Between the lines: Powell used some form of the word "recalibration" 10 times during his 49-minute news conference Wednesday, one of many signs that Fed leadership is not viewing its extra-large cut as emergency response to incipient recession.
- Rather, the central bank is trying to adjust the dials to set monetary policy appropriately for an economic moment with inflation no longer at crisis levels.
What they're saying: "The U.S. economy is in good shape," Powell said in his news conference. "It's growing at a solid pace. Inflation is coming down. The labor market is in a strong place. We want to keep it there. That's what we're doing."
- He later acknowledged that they "might well have cut" two months ago if Fed officials had received a weak July jobs report before that month's policy meeting (the numbers came out two days later).
State of play: The unemployment rate is still low at 4.2%, but that is up from 3.7% at the start of the year, and the pace at which businesses are adding jobs has slowed substantially.
- The question now is whether Fed rate cuts will do the trick in stopping that deterioration from going much further.
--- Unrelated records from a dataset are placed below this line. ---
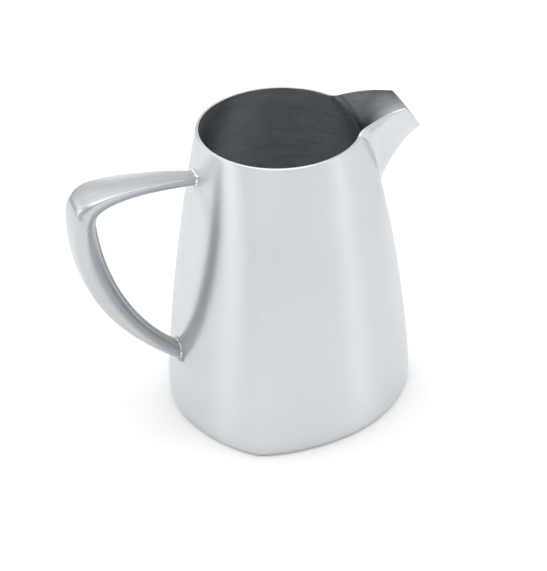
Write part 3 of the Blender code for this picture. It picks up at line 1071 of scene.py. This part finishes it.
# %% Base plate and its weld
PLATE_INSET = 2.2 * MM
PLATE_EDGE = 0.15 * MM
PLATE_COLUMNS = 200
PLATE_MIDDLE = 0.02
BASE_WELD_RADIUS = 0.42 * MM
BASE_WELD_COLUMNS = 240


def foot_outline(inset, count):
    """The body's outline at the floor, moved in by inset."""
    angle = np.linspace(0, 2 * math.pi, count, endpoint=False)
    return body_point(0 * angle, angle, inset)


def make_base():
    """Rings from the middle of the underside out over the edge and back to the middle of the top."""
    low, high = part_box("base_plate")
    outline = foot_outline(PLATE_INSET, PLATE_COLUMNS)
    under = [(share, low.z) for share in np.linspace(PLATE_MIDDLE, 1, 24)[:-1]]
    under += [(1 - PLATE_EDGE / RADII[0], low.z), (1.0, low.z + PLATE_EDGE)]
    over = [(share, low.z + high.z - z) for share, z in reversed(under)]
    levels = np.array(under + over)
    points = outline[None] * levels[:, :1, None]
    points[..., 2] = levels[:, 1:]
    rows, columns = points.shape[:2]
    faces = [list(face) for face in grid_faces(rows, columns, close_columns=True)]
    faces += [list(range(columns)), list(range((rows - 1) * columns, rows * columns))]
    uv = points[..., :2] / RADII[0]
    piece = make_piece("base_plate_turned", points, faces, uv, [SATIN_BASE])
    return settle(piece, "base_sheet", "base_plate")


def make_base_weld():
    """The weld round the plate, a little above the middle of the sheet."""
    line = foot_outline(PLATE_INSET - PLATE_EDGE, BASE_WELD_COLUMNS)
    line[:, 2] = WALL * 0.55
    radius = np.full(len(line), BASE_WELD_RADIUS)
    return tube_piece("base_weld", line, radius, POLISHED_WELD, "polished_weld", "base_seam_weld")


base = make_base()
base_weld = make_base_weld()

# %% [markdown]
# ## Room
# The jug stands on a white sweep in an even white room. Bare steel shows only what is round it,
# so soft lamps, and soft darker places between them, draw the broad bands on the body.

# %% Floor and light
FLOOR_SIZE = 6.0
EVEN_LIGHT = 0.72


def add_floor():
    """A square of white floor, whose middle is under the jug."""
    mesh = bpy.data.meshes.new("floor")
    corners = [(x * FLOOR_SIZE, y * FLOOR_SIZE, 0.0) for x, y in ((-1, -1), (1, -1), (1, 1), (-1, 1))]
    mesh.from_pydata(corners, [], [(0, 1, 2, 3)])
    floor = bpy.data.objects.new("floor", mesh)
    material = bpy.data.materials.new("white_sweep")
    material.use_nodes = True
    shader = material.node_tree.nodes["Principled BSDF"]
    shader.inputs["Base Color"].default_value = (0.91, 0.91, 0.91, 1.0)
    shader.inputs["Roughness"].default_value = 0.9
    shader.inputs["Specular IOR Level"].default_value = 0.1
    mesh.materials.append(material)
    bpy.context.scene.collection.objects.link(floor)
    return floor


def direction(azimuth, elevation):
    """The unit vector at these angles, in degrees: round from +X, and up from the floor."""
    azimuth, elevation = math.radians(azimuth), math.radians(elevation)
    level = math.cos(elevation)
    return Vector((level * math.cos(azimuth), level * math.sin(azimuth), math.sin(elevation)))


def set_room(even, lamps):
    """An even room, with soft lamps: each adds strength * max(0, d . lamp) ** sharpness.

    A lamp is its azimuth and elevation in degrees, its sharpness and its strength.
    """
    world = bpy.data.worlds.new("white_room")
    world.use_nodes = True
    tree = world.node_tree
    background = tree.nodes["Background"]
    place = add_node(tree, "ShaderNodeTexCoord")
    total = None
    for azimuth, elevation, sharpness, strength in lamps:
        toward = add_node(tree, "ShaderNodeVectorMath", {"operation": "DOT_PRODUCT"})
        toward.inputs[1].default_value = direction(azimuth, elevation)
        tree.links.new(place.outputs["Generated"], toward.inputs[0])
        front = add_node(tree, "ShaderNodeMath", {"operation": "MAXIMUM"})
        front.inputs[1].default_value = 0.0
        tree.links.new(toward.outputs["Value"], front.inputs[0])
        lobe = add_node(tree, "ShaderNodeMath", {"operation": "POWER"})
        lobe.inputs[1].default_value = sharpness
        tree.links.new(front.outputs[0], lobe.inputs[0])
        add = add_node(tree, "ShaderNodeMath", {"operation": "MULTIPLY_ADD"})
        add.inputs[1].default_value = strength
        add.inputs[2].default_value = even
        tree.links.new(lobe.outputs[0], add.inputs[0])
        if total is not None:
            tree.links.new(total, add.inputs[2])
        total = add.outputs[0]
    tree.links.new(total, background.inputs["Strength"])
    background.inputs["Color"].default_value = (1.0, 1.0, 1.0, 1.0)
    bpy.context.scene.world = world
    return world


LAMPS = [
    (174.0, 18.0, 70.0, 1.9),
    (-26.0, 12.0, 110.0, 1.9),
    (14.0, 5.0, 60.0, -0.35),
    (104.0, 8.0, 150.0, -0.60),
    (105.0, 42.0, 10.0, 0.28),
    (142.0, 28.0, 30.0, 0.8),
    (122.0, -6.0, 40.0, -0.65),
    (127.0, 20.0, 60.0, 0.45),
    (76.0, 11.0, 90.0, 1.2),
    (-90.0, 90.0, 6.0, 2.0),
]
floor = add_floor()
set_room(EVEN_LIGHT, LAMPS)
bpy.context.scene.view_settings.view_transform = "Standard"
print("the room has", len(LAMPS), "soft lamps")
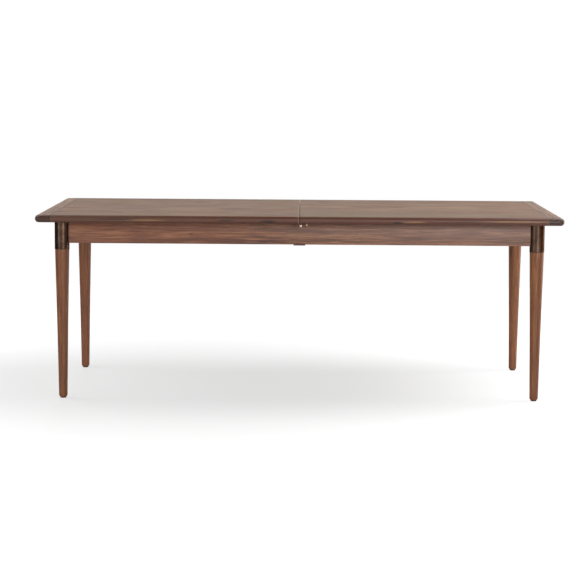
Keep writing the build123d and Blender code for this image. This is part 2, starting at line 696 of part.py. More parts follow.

In projections released Wednesday, Fed officials saw unemployment moving up slightly to 4.4% in the fourth quarter of this year — and still at that level at the end of 2025.
Reality check: Just because Powell and his colleagues don't expect to find themselves in emergency rate-cut mode doesn't mean it can't happen.
- In January 2001, the Fed started a rate-cutting cycle with a half-point move. In the closed-door meeting, chair Alan Greenspan said that spokespeople "can convey that we're not all of a sudden signaling the prospect of a massive collapse in the federal funds rate."
- In fact, the Fed would cut rates 10 more times that year, bringing its target rate down from 6% to 1.75%.